Next.js vs Astro: App Framework or Content Site?
Next.js is a full-stack React framework for dynamic apps; Astro is a content-first framework that ships zero JS by default with islands for interactivity.
Next.js targets dynamic, interactive React applications with server rendering and a rich runtime. Astro is built for content - blogs, docs, marketing - shipping static HTML with no JavaScript unless an island needs it, and it can mix React, Vue, Svelte, and others on one page.
| Next.js | Astro | |
|---|---|---|
| Primary use | Dynamic apps | Content / marketing sites |
| Default JS | Hydrated app | Zero JS, islands opt-in |
| UI frameworks | React | React, Vue, Svelte, etc. |
| Output | SSR / SSG / edge | Static-first, SSR optional |
| Best for | App-heavy products | Fast content sites |
In CI
Astro static builds are fast and produce mostly HTML, so CI is light and cache-friendly. Next.js builds are heavier given the React runtime and routing.
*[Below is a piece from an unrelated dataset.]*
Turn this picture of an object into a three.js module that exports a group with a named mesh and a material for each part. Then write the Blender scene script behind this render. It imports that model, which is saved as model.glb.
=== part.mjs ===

Choose Astro for content-dominant sites and Next.js when most of the page is a dynamic application.
Speed it up
Cache dependencies and the build output directory between runs. Both build on CI runners; faster managed runners shorten the static generation and bundling steps.
The verdict
Building a dynamic, interactive app: Next.js. Building a fast content, docs, or marketing site that should ship minimal JS: Astro. Many teams use Astro for the marketing site and Next.js for the product.